Our parish, like many, has a pastoral council, made up of parishioners, as voted by the parishioners. The Parish Priest, Pastoral Associate, and the Principals of the two Catholic schools in the area are also members of the pastoral council, ex officio. The pastoral council meets monthly, and works in conjunction with both the Priest and other groups, to plan for the future of the parish. After living in the parish for a little over a year, I was nominated for and became a member of the council.
Our few organists are unpaid, just like the readers of the word, Eucharistic ministers, collectors and those who are involved with the offertory. It is their way of ministering to the parish, not a form of employment.
As for homilies being unintelligent and lacking in relevance for today's world, I simply don't see it. Perhaps I've had the best Priests in Australia all my life, or perhaps Mr Perfect has had extremely bad luck with his. Either way, not all Priests are dull, boring and monotonous. Our Parish Priest relates the Gospel to the modern world in his homilies, through several methods. The homilies are always well thought out, meaningful, and full of life, leaving a lasting impression. Those who yearn for formal education on scripture are able to do so outside of mass, with a scripture group also operational in the parish.

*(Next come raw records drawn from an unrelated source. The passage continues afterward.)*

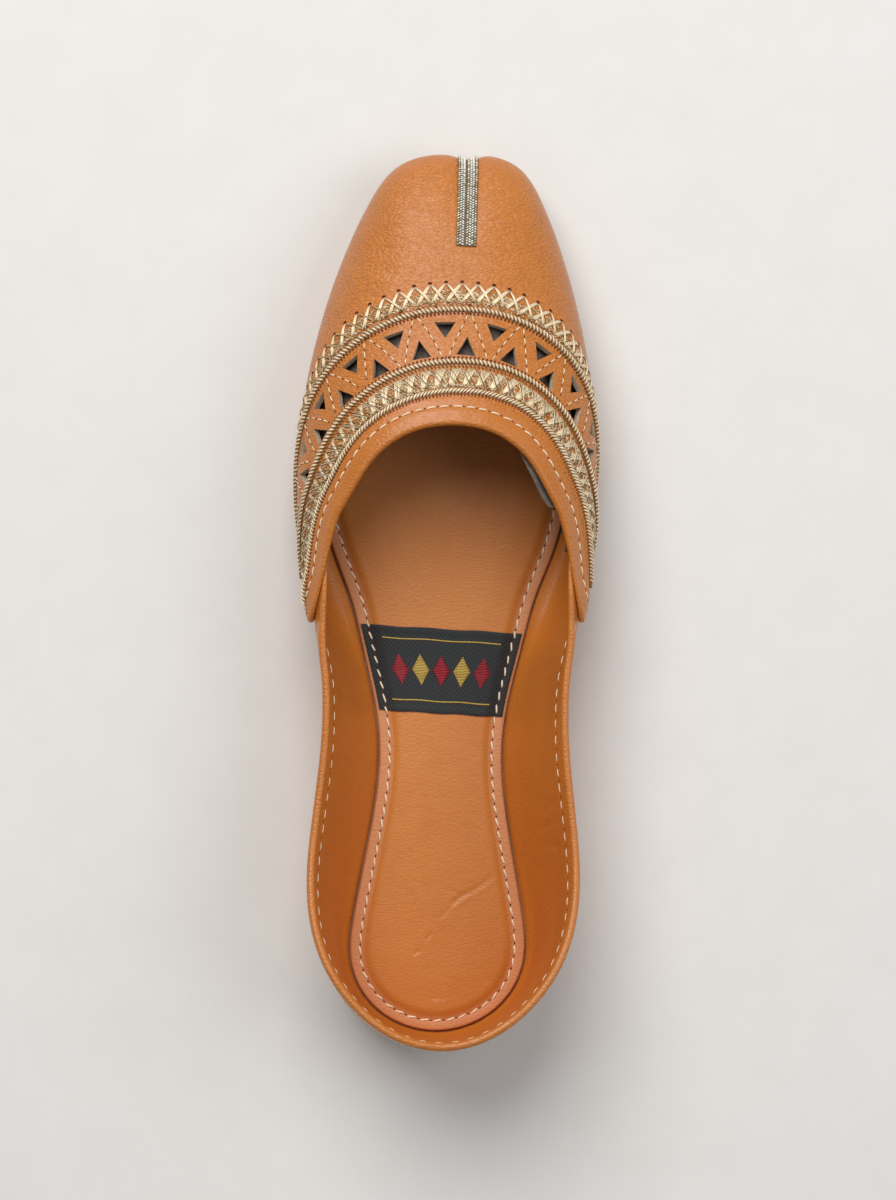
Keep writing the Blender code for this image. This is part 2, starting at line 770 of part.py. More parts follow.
def main():
    for thing in list(bpy.data.objects):
        bpy.data.objects.remove(thing, do_unlink=True)
    shoe = bpy.data.collections.new("khussa")
    cutters = bpy.data.collections.new("cutters")
    bpy.context.scene.collection.children.link(shoe)
    bpy.context.scene.collection.children.link(cutters)
    tan = make_material("tan leather", (0.50, 0.19, 0.045), 0.42)
    sole_tan = make_material("sole leather", (0.42, 0.20, 0.075), 0.60)
    lining = make_material("insole leather", (0.46, 0.17, 0.04), 0.45)
    black = make_material("black woven patch", (0.012, 0.012, 0.014), 0.80)
    silver = make_material("silver braid", (0.55, 0.50, 0.38), 0.45, 0.4)
    gold = make_material("gold cord", (0.58, 0.42, 0.20), 0.45, 0.4)
    make_outsole(shoe, sole_tan)
    make_insole(shoe, lining)
    make_insole_label(shoe, black)
    make_upper(shoe, cutters, tan)
    make_toe_braid(shoe, silver)
    make_cord("cord_rear", CORD_REAR, shoe, gold)
    make_cord("cord_middle", CORD_MIDDLE, shoe, gold)
    make_cord("cord_front", CORD_FRONT, shoe, gold)


main()
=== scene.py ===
"""The looks of a khussa: a flat South Asian slip-on shoe of tan leather, standing empty.

Metres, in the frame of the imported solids: the toe points along +Y, +X is the outer side and the
shoe stands on z = 0. Everything is laid on the same last as the solids. A place on the upper is
u, a distance round the last from the toe's centre, and d, a distance down from the top edge.
"""

import math

import bmesh
import bpy
import numpy as np
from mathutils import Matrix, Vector


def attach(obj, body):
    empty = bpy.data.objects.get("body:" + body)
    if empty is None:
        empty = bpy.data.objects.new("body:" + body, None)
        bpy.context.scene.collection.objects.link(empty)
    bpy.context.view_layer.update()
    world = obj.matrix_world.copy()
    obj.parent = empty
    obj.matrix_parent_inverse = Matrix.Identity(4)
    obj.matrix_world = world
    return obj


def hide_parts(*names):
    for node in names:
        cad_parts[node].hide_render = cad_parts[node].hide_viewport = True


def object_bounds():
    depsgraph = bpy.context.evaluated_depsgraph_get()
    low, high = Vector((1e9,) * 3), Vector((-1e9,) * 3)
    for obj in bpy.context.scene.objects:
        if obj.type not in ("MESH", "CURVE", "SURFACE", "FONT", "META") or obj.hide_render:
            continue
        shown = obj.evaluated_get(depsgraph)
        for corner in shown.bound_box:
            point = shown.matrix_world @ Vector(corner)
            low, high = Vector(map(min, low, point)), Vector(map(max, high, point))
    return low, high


# Driving sizes of the last, the same as the solids have
LENGTH = 0.2524
BALL_WIDTH = 0.0846
INSTEP_HEIGHT = 0.0455
COLLAR_HEIGHT = 0.0325
COUNTER_HEIGHT = 0.0472
TOE_SWING = 0.0038
HEEL_SWING = 0.0024
SWING_START = 0.015

# Leather
WALL = 0.0018
BINDING_WIDTH = 0.0062
RIM_BINDING_WIDTH = 0.0042
BINDING_STEP = 0.0005
WING_STEP = 0.0014
WING_FADE = 0.018

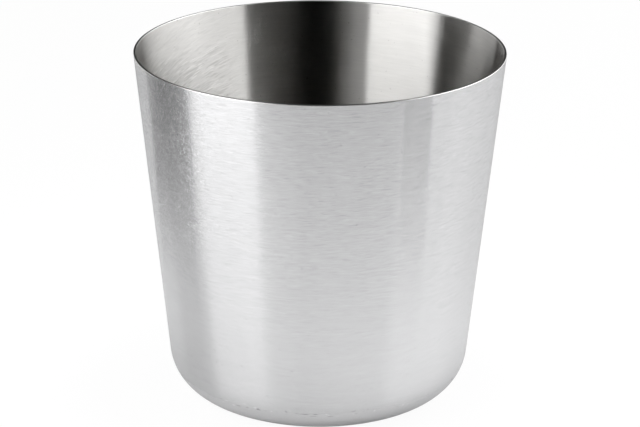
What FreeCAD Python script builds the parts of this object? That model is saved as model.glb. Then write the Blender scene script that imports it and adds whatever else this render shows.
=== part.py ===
"""Deep drawn stainless steel serving cup, in millimetres.

The cup is one piece of sheet, drawn over a tapered punch and trimmed level at the
mouth.  Its section follows the sheet from the axis outwards: a base panel set up a
little, a narrow ring that the cup stands on, a wide bottom corner and a straight
leaning wall.  The origin is the centre of the standing ring and +Z points up.
"""
import FreeCAD, Part
import math
import os

# Driving dimensions, in millimetres and degrees
MOUTH_DIAMETER = 86.0   # outside of the wall at the rim, before the rim's edges are broken
CUP_HEIGHT = 83.0       # from the standing ring to the rim
DRAFT_ANGLE = 5.85      # how far the wall leans out from upright
SHEET = 0.6             # thickness of the drawn sheet
CORNER_RADIUS = 10.8    # outside of the bottom corner
RIM_BREAK = 0.15        # radius on both edges of the trimmed rim
RING_WIDTH = 3.0        # flat ring that the cup stands on
PANEL_LIFT = 0.6        # height of the base panel above that ring
PANEL_BEND = 6.0        # underside radius of the two bends that lift the panel

TOLERANCE = 1e-4
CENTRE = FreeCAD.Vector(0, 0, 0)
AXIS = FreeCAD.Vector(0, 0, 1)
DRAFT = math.radians(DRAFT_ANGLE)


def point(radius, height):
    """A point of the section, which is drawn in the XZ plane."""
    return FreeCAD.Vector(radius, 0, height)


def wall_radius(height):
    """Outside radius of the straight wall at a height."""
    return MOUTH_DIAMETER / 2 - (CUP_HEIGHT - height) * math.tan(DRAFT)


def bend(centre, radius, start, end):
    """A bend of the sheet as an arc; its angles are radians from +X towards +Z."""
    def on_arc(angle):
        return centre + point(radius * math.cos(angle), radius * math.sin(angle))
    return Part.Arc(on_arc(start), on_arc((start + end) / 2), on_arc(end)).toShape()


def bends(depth):
    """The three bends on a side of the sheet that lies depth in from the outside."""
    corner_x = wall_radius(CORNER_RADIUS) - CORNER_RADIUS / math.cos(DRAFT)
    ring_x = corner_x - RING_WIDTH
    turn = math.acos(1 - PANEL_LIFT / (2 * PANEL_BEND))
    panel_x = ring_x - 2 * PANEL_BEND * math.sin(turn)
    quarter = math.pi / 2
    panel = bend(point(panel_x, PANEL_LIFT - PANEL_BEND), PANEL_BEND + depth,
                 quarter, quarter - turn)
    ring = bend(point(ring_x, PANEL_BEND), PANEL_BEND - depth, -quarter - turn, -quarter)
    corner = bend(point(corner_x, CORNER_RADIUS), CORNER_RADIUS - depth, -quarter, -DRAFT)
    return [panel, ring, corner]


def sheet_side(depth):
    """Edges of one side of the sheet in order, from the axis to the rim."""
    edges = []
    here = point(0, PANEL_LIFT + depth)
    for arc in bends(depth):
        start = arc.valueAt(arc.FirstParameter)
        if not here.isEqual(start, TOLERANCE):
            edges.append(Part.makeLine(here, start))
        edges.append(arc)
        here = arc.valueAt(arc.LastParameter)
    rim = point(wall_radius(CUP_HEIGHT) - depth / math.cos(DRAFT), CUP_HEIGHT)
    edges.append(Part.makeLine(here, rim))
    return edges


def section():
    """The closed section of the sheet, with its last edge on the axis."""
    outside = sheet_side(0)
    inside = sheet_side(SHEET)
    land = Part.makeLine(outside[-1].Vertexes[-1].Point, inside[-1].Vertexes[-1].Point)
    middle = Part.makeLine(point(0, PANEL_LIFT), point(0, PANEL_LIFT + SHEET))
    ring = Part.sortEdges(outside + inside + [land, middle])[0]
    return Part.Face(Part.Wire(ring))


def at_rim(edge):
    """Whether an edge is one of the two circles of the trimmed rim."""
    box = edge.BoundBox
    return box.ZLength < TOLERANCE and abs(box.ZMax - CUP_HEIGHT) < TOLERANCE


def cup():
    """The drawn and trimmed cup, with both edges of its rim broken."""
    drawn = section().revolve(CENTRE, AXIS, 360)
    return drawn.makeFillet(RIM_BREAK, [edge for edge in drawn.Edges if at_rim(edge)])


os.makedirs("parts", exist_ok=True)
shape = cup()
shape.exportStep("parts/cup.step")
print("cup: volume %.1f mm3, valid %s, closed %s" % (shape.Volume, shape.isValid(), shape.isClosed()))
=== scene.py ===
"""Brushed steel serving cup on a white sweep, in metres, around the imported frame."""

import math

import bpy
import numpy as np
from mathutils import Matrix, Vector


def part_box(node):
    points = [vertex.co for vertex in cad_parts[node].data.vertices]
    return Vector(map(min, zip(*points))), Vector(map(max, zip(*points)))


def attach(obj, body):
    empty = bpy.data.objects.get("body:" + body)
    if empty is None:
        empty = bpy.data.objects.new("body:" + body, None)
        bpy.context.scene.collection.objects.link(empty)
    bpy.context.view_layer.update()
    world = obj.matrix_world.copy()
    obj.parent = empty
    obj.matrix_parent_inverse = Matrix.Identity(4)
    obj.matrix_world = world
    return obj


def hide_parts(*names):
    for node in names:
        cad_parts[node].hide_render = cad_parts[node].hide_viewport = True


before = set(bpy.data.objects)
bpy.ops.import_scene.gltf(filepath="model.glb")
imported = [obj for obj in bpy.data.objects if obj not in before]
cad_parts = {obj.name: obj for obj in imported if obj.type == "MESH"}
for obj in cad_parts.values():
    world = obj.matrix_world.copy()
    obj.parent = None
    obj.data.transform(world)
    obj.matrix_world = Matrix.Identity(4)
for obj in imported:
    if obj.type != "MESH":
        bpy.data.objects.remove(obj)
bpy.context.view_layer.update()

MM = 0.001

# The cup is one piece of stainless sheet, drawn over a tapered punch and trimmed
# level at the mouth.  Its visible mesh is the same turned section as the solid's,
# carried round finely enough that the outline and the highlights stay smooth.

low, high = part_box("cup")
reach = (high[0] - low[0]) / 2      # widest point, on the broken edge of the rim
rim_height = high[2]
sheet = 0.6 * MM
draft = math.radians(5.85)          # lean of the wall from upright
corner_radius = 10.8 * MM           # outside of the bottom corner
rim_break = 0.15 * MM               # both edges of the trimmed rim
ring_width = 3.0 * MM               # flat ring that the cup stands on
panel_lift = 0.6 * MM               # base panel above that ring
panel_bend = 6.0 * MM               # underside radius of the bends that lift it
around = 512                        # divisions round the axis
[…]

Mr Perfect, as a teacher of Religious Education in a Catholic school, could realistically be expected to have a decent knowledge of Vatican II, and the changes made to the structure of the Catholic Church since that time. If he possesses such knowledge, he does not exhibit this in his article.
While some parishes may be slow to change their ways, others, and the Catholic Church as a whole, are not. There are now two parishes within 30 minutes drive of mine that have married Priests - both of whom converted from other Christian denominations to Catholicism. If that isn't moving with the times, I don't know what is!